“Ottawa” derives from the Indigenous term “adawe,” signifying ‘trade.’ The label was apt considering the tribe’s vast trade engagements with other tribes and their later interaction with the French. The French explorer, Champlain, chronicled his encounter with the Ottawa near the French River in Canada in 1615. The Ottawa tribe played a pivotal role in the fur trade, sourcing fur from other tribes and trading it with the French. They were typically considered allies of the Huron and the French during the French and Indian War. The Ottawa tribe’s dwellings were known as wigwams, or wikis, and they adorned themselves in buckskin attire.
One of the most influential Indigenous leaders to emerge on the American continent was Chief Pontiac, who led a confederation comprising Ottawa, Ojibwa, and Pottawatomies.
The Ottawa Tribe of Oklahoma is descended from the Ottawa who relocated from Canada to Michigan and settled in the vicinity of Fort Detroit and the Maumee River in Ohio. With the enactment of President Jackson’s Indian Removal Bill in 1830, they established communities in Ohio, Illinois, and Michigan. Despite initial resistance to relocation, by April 1837, Ottawa members from Blanchard’s Fork, Roche de Boeuf, and Oquanoxies’s Village consented to relocate to a new Kansas site.
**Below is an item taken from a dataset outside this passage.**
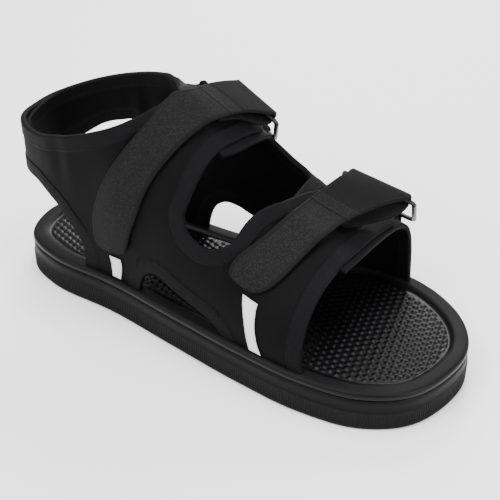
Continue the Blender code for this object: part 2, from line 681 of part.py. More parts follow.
def make_ring(name, upper_bar, lower_bar, collection, finish):
    """Rectangular wire ring with rounded corners, through the ends of its two bars."""
    corners = np.array([upper_bar[0], upper_bar[1], lower_bar[1], lower_bar[0]])
    points = []
    for i in range(4):
        before = unit(corners[i - 1] - corners[i])
        after = unit(corners[(i + 1) % 4] - corners[i])
        heart = corners[i] + (before + after) * RING_CORNER
        angle = np.linspace(0.0, np.pi / 2, RING_ARC_POINTS)[:, None]
        points.append(heart - RING_CORNER * (np.cos(angle) * after + np.sin(angle) * before))
    points = np.concatenate(points)
    curve = bpy.data.curves.new(name, "CURVE")
    curve.dimensions = "3D"
    curve.bevel_depth = RING_WIRE / 2
    curve.bevel_resolution = RING_SIDES
    spline = curve.splines.new("POLY")
    spline.points.add(len(points) - 1)
    spline.points.foreach_set("co", np.concatenate([points, np.ones((len(points), 1))], 1).ravel())
    spline.use_cyclic_u = True
    curve.materials.append(finish)
    return link(bpy.data.objects.new(name, curve), collection)


def make_tab(name, lower_bar, bar_up, foot_up, collection, cloth):
    """Webbing loop from the inner wall, up round the ring's lower bar and back down over itself."""
    middle = (lower_bar[0] + lower_bar[1]) / 2
    width = unit(lower_bar[1] - lower_bar[0])
    heart = middle + width * TAB_WIDTH * np.linspace(-0.5, 0.5, TAB_COLUMNS)[:, None]
    tries = np.linspace(-1.0, -LAST_TOP, 53)
    place = np.interp(heart[:, 0], last(tries, bar_up)[:, 0], tries)
    share = np.linspace(0.0, 1.0, TURN_STEPS + 1)[:, None]
    station = place[None, :] + 0 * share
    up = foot_up + (bar_up - foot_up) * share + 0 * station
    wall = last(station, up)
    normal = outward(station, up)
    near = GAP + STRAP_GAP + TAB_THICK / 2
    radius = RING_WIRE / 2 + 2 * GAP + TAB_THICK / 2
    shift = heart - (wall[-1] + normal[-1] * (near + radius))
    follow = (share**2)[..., None] * shift
    doubled = TAB_THICK + GAP + (2 * radius - TAB_THICK - GAP) * share**2
    inner = wall + normal * near + follow
    outer = wall + normal * (near + doubled)[..., None] + follow
    rise = unit(wall[-1] - wall[-2])
    rise = unit(rise - normal[-1] * (rise * normal[-1]).sum(axis=-1, keepdims=True))
    turn = half_turn(outer[-1], rise, normal[-1], radius, TURN_STEPS)
    rows = np.concatenate([outer, turn[1:-1], inner[::-1]])
    return add(name, ribbon_mesh(name, rows, TAB_THICK), collection, cloth)


def make_stripe(name, table, collection, tape):
    """Thin tape on the outer quarter, from the sole up to the strap's end."""
    station, up, none = ribbon_grid(np.pad(table, ((0, 0), (0, 2))), STRIPE_ROWS, 3)
    centre = last(station, up) + outward(station, up) * (STRAP_GAP + STRIPE_THICK / 2)
    return add(name, ribbon_mesh(name, centre, STRIPE_THICK), collection, tape)


def make_fastenings(collection):
    """Both straps, each with its ring, the ring's tab and the stripe below the strap."""
    webbing = material("strap_webbing", (0.020, 0.020, 0.021), 0.8)
    tab_cloth = material("tab_webbing", (0.016, 0.016, 0.017), 0.8)
    plastic = material("ring_plastic", (0.020, 0.020, 0.020), 0.35)
    tape = material("stripe_tape", (0.62, 0.62, 0.60), 0.7)
    for place, strap, stripe, tab in (("front", FRONT_STRAP, FRONT_STRIPE, FRONT_TAB),
                                      ("rear", REAR_STRAP, REAR_STRIPE, REAR_TAB)):
        heart, run = make_strap(place + "_strap", strap, collection, webbing)
        upper_bar, lower_bar = ring_frame(heart, run, tab[0], tab[1], tab[3])
        make_ring(place + "_ring", upper_bar, lower_bar, collection, plastic)
        make_tab(place + "_ring_tab", lower_bar, tab[1], tab[2], collection, tab_cloth)
        make_stripe(place + "_stripe", stripe, collection, tape)


def link(obj, collection):
    """Put an object in a collection."""
    collection.objects.link(obj)
    return obj


def add(name, mesh, collection, material=None):
    """New object from a mesh."""
    if material is not None:
        mesh.materials.append(material)
    return link(bpy.data.objects.new(name, mesh), collection)


def material(name, colour, roughness, metallic=0.0):
    """Plain material of a part."""
    result = bpy.data.materials.new(name)
    result.use_nodes = True
    shader = result.node_tree.nodes["Principled BSDF"]
    shader.inputs["Base Color"].default_value = (*colour, 1.0)
    shader.inputs["Roughness"].default_value = roughness
    shader.inputs["Metallic"].default_value = metallic
    return result


def cutter(obj):
    """Mark an object as a cutter."""
    obj.hide_render = True
    obj.display_type = "WIRE"
    return obj


def boolean(obj, other, operation):
    """Join or cut an object by another."""
    modifier = obj.modifiers.new(operation.lower(), "BOOLEAN")
    modifier.operation = operation
    modifier.object = other
    modifier.solver = "EXACT"


def stacked(name, loops):
    """Closed body of plan loops, each with its height, capped below and above."""
    count = len(loops[0][0])
    points = []
    for ring, height in loops:
        points += [(x, y, height) for x, y in ring]
    faces = [list(range(count))[::-1]]
    for level in range(len(loops) - 1):
        base = level * count
        for i in range(count):
            j = (i + 1) % count
            faces.append([base + i, base + j, base + count + j, base + count + i])
    faces.append([(len(loops) - 1) * count + i for i in range(count)])
    mesh = bpy.data.meshes.new(name)
    mesh.from_pydata(points, [], faces)
    mesh.update()
    return mesh


def make_outsole(collection):
    """Foam block with a bevelled tread edge, the step of the ribbed band and a rounded top edge."""
    top = OUTSOLE_HEIGHT
    bevel = TREAD_BEVEL
    loops = [
        (outline(bevel), 0.0),
        (outline(0.0), bevel),
        (outline(0.0), RIB_BAND_HEIGHT),
        (outline(RIB_BAND_STEP), RIB_BAND_HEIGHT + RIB_BAND_STEP),
        (outline(RIB_BAND_STEP), top - 2 * bevel),
        (outline(RIB_BAND_STEP + TOP_EDGE_SHARE * bevel), top - bevel),
        (outline(RIB_BAND_STEP + bevel), top),
    ]
    foam = material("outsole_foam", (0.012, 0.012, 0.013), 0.62)
    return add("outsole", stacked("outsole", loops), collection, foam)


def leg_slots(collection):
    """Upright walls round the feet of the four legs, for the slots of the footbed."""
    rows = np.array([OUTSOLE_HEIGHT - WALL, footbed_top() + WALL])
    mesh = bpy.data.meshes.new("leg_slots")
    points = []
    faces = []
    for table in (OUTER_REAR_LEG, OUTER_FRONT, INNER_REAR_LEG, INNER_FRONT):
        feet = np.sort(table[[0, -1], 0])
        station = np.linspace(feet[0] - SLOT_MARGIN, feet[1] + SLOT_MARGIN, SLOT_COLUMNS)
        seat = np.full(SLOT_COLUMNS, SEAT)
        grid = np.repeat(last(station, seat)[:, None, :], 2, axis=1)
        grid[..., 2] = rows[None, :]
        shift = np.repeat(outward(station, seat)[:, None, :], 2, axis=1)
        outer = grid + shift * SLOT_GAP
        inner = grid - shift * (WALL + SLOT_GAP)
        one = sheet_mesh("leg", outer, inner, np.ones((SLOT_COLUMNS - 1, 1), bool))
        base = len(points)
        points += [tuple(v.co) for v in one.vertices]
        faces += [[base + i for i in face.vertices] for face in one.polygons]
        bpy.data.meshes.remove(one)
    mesh.from_pydata(points, [], faces)
    mesh.update()
    return cutter(add("leg_slots", mesh, collection))


def make_footbed(collection, cutters):
    """Thick footbed with a rounded rim round a shallow dish."""
    base = OUTSOLE_HEIGHT + GAP
    rim = base + (1 - RIM_FALL) * FOOTBED_RISE
    (half_run, half_fall), (full_run, full_fall) = DISH_SLOPE
    loops = [(outline(inset), base + share * FOOTBED_RISE) for inset, share in FOOTBED_WALL]
    loops += [
        (outline(RIM_WIDTH), rim),
        (outline(RIM_WIDTH + half_run * FOOTBED_DISH), rim - half_fall * FOOTBED_DISH),
        (outline(RIM_WIDTH + full_run * FOOTBED_DISH), footbed_top() - full_fall * FOOTBED_DISH),
    ]
    foam = material("footbed_foam", (0.014, 0.014, 0.015), 0.5)
    obj = add("footbed", stacked("footbed", loops), collection, foam)
    boolean(obj, leg_slots(cutters), "DIFFERENCE")
    return obj


def make_upper(collection, cutters):
    """Outer quarter laid over the inner quarter at the heel and at both flaps, as one sheet."""
    cloth = material("upper_neoprene", (0.016, 0.016, 0.017), 0.75)
    outer_mesh = quarter("upper", (OUTER_BAND, OUTER_HEEL, OUTER_REAR_LEG, OUTER_REAR_FLAP),
                         OUTER_MIDDLE, OUTER_FRONT, OUTER_COLUMNS, INSIDE_ROWS, True)
    inner_mesh = quarter("inner_quarter", (INNER_HEEL, INNER_REAR_LEG, INNER_REAR_FLAP),
                         INNER_MIDDLE, INNER_FRONT, INNER_COLUMNS, INSIDE_ROWS, False)
    upper = add("upper", outer_mesh, collection, cloth)
    other = cutter(add("inner_quarter", inner_mesh, cutters, cloth))
    boolean(upper, other, "UNION")
    return upper


def centre_sideways(collections):
    """Move everything over, so that the middle of the box is at the origin with the tabs in it."""
    shift = Matrix.Translation((0.0, -BOX_MIDDLE_SIDE * BALL_WIDTH, 0.0))
    for collection in collections:
        for obj in collection.objects:
            obj.data.transform(shift)


def main():
    """Build the shoe."""
    for obj in list(bpy.data.objects):
        bpy.data.objects.remove(obj, do_unlink=True)
    parts = bpy.data.collections.new(NAME)
    cutters = bpy.data.collections.new(NAME + "_cutters")
    for collection in (parts, cutters):
        bpy.context.scene.collection.children.link(collection)
    make_outsole(parts)
    make_footbed(parts, cutters)
    make_upper(parts, cutters)
    make_fastenings(parts)
    centre_sideways((parts, cutters))


main()
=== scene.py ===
"""Looks of a post operative shoe for the right foot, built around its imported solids.

Every soft piece follows one last surface: a station runs from the inner side's toe (negative)
round the heel (0) to the outer side's toe (positive), and a share up runs from the footbed (0)
to the collar or the instep ridge (1) and, past 1, over the ridge to the other side.
"""
import logging
import math
from dataclasses import dataclass, field
from enum import Enum
from typing import Callable, Dict, List, Optional, Sequence, Tuple, Union

import bpy
import numpy as np
from mathutils import Matrix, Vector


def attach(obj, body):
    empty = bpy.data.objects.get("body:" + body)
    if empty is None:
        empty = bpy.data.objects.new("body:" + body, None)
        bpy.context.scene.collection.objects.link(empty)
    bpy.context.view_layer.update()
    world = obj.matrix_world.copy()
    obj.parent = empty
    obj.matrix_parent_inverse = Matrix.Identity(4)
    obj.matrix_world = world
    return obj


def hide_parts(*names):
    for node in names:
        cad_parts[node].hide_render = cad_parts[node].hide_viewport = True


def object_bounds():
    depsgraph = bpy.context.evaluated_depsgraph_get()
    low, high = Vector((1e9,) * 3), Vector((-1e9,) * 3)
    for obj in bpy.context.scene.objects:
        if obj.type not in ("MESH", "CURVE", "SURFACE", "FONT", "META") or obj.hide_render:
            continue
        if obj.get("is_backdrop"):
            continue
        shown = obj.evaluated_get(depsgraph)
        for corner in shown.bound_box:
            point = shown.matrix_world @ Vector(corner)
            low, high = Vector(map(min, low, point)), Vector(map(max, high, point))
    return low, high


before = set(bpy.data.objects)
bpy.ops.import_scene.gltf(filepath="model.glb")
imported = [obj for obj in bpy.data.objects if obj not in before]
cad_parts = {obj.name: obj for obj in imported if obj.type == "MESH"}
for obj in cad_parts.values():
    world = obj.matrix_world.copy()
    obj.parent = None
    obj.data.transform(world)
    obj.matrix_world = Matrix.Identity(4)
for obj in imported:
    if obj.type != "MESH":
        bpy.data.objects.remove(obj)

logging.basicConfig(level=logging.INFO, format="%(message)s")
LOG = logging.getLogger("shoe")

Points = np.ndarray
Colour = Tuple[float, float, float]
Object = bpy.types.Object
Socket = bpy.types.NodeSocket
Feed = Union[Socket, float, Tuple[float, ...]]

# Sizes of the shoe, as in the part
SOLE_LENGTH = 0.290
BALL_WIDTH = 0.1145
HEEL_WIDTH = 0.076
OUTSOLE_HEIGHT = 0.020
FOOTBED_RISE = 0.0047
FOOTBED_DISH = 0.0022
RIM_WIDTH = 0.0085
INSTEP_HEIGHT = 0.140
WALL = 0.003
BINDING_WIDTH = 0.009
BINDING_RAISE = 0.0005
EDGE_INSET = 0.004
RIB_BAND_HEIGHT = 0.012
RIB_BAND_STEP = 0.0007
STRAP_THICK = 0.0018
STRAP_ARCH = 0.020
FOLD_RADIUS = 0.0025
STRIPE_THICK = 0.0004
RING_WIRE = 0.0028
RING_CORNER = 0.003
TAB_WIDTH = 0.026
TAB_THICK = 0.0016
GAP = 0.0003
STRAP_GAP = 0.0006
FUSE = 0.0008
BAND_STAND = 0.003
STEP_RUN = 0.0006
TOE_TIP_SIDE = 0.0725
HEEL_TIP_SIDE = 0.006
SEAT = -0.045
RIDGE_START = 7
ROUND = 1e-9
MILLIMETRE = 0.001
BOX_MIDDLE_SIDE = 0.0223
SHIFT = np.array([0.0, -BOX_MIDDLE_SIDE * BALL_WIDTH, 0.0])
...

This move led to significant casualties, with nearly half of the Ottawa tribe succumbing within five years.
Understanding the importance of education for their children’s survival, the Ottawa tribe was granted 74,000 acres of land in 1862. They dedicated 20,000 acres of this land towards establishing a Baptist school for both white and Indigenous education, financed through land sales. Named after the Ottawa, the university was created under an agreement that Ottawa children would receive free education. The reservation where the tribe resided was consequently named after them, and they remained there until 1867.
In 1867, the Ottawa tribe sold their Kansas land and migrated to Indian Territory in Oklahoma, buying roughly 14,863 acres from the Shawnee reservation. By the time of their relocation in 1867, further population decline had reduced their number to around 200.
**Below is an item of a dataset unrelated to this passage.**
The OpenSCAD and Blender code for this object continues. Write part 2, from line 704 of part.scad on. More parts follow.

In 1956, the U.S. Government terminated the Ottawa Tribe, marking a bleak period in their history. However, the tribe persisted, and their status was reinstated on May 15, 1978. The Ottawa Tribe achieved federal recognition in 1979 when the Ottawa Council and U.S. Congress ratified the Constitution.
The Ottawa Tribe of Oklahoma’s governance structure consisted of band chiefs forming a council, led by a head chief. Each band would elect a chief, who would then take part in the election of a head chief. Today, the tribe elects a chief, second chief, secretary-treasurer, and two councilmen, with all Ottawa Tribe members aged 18 and over eligible to vote.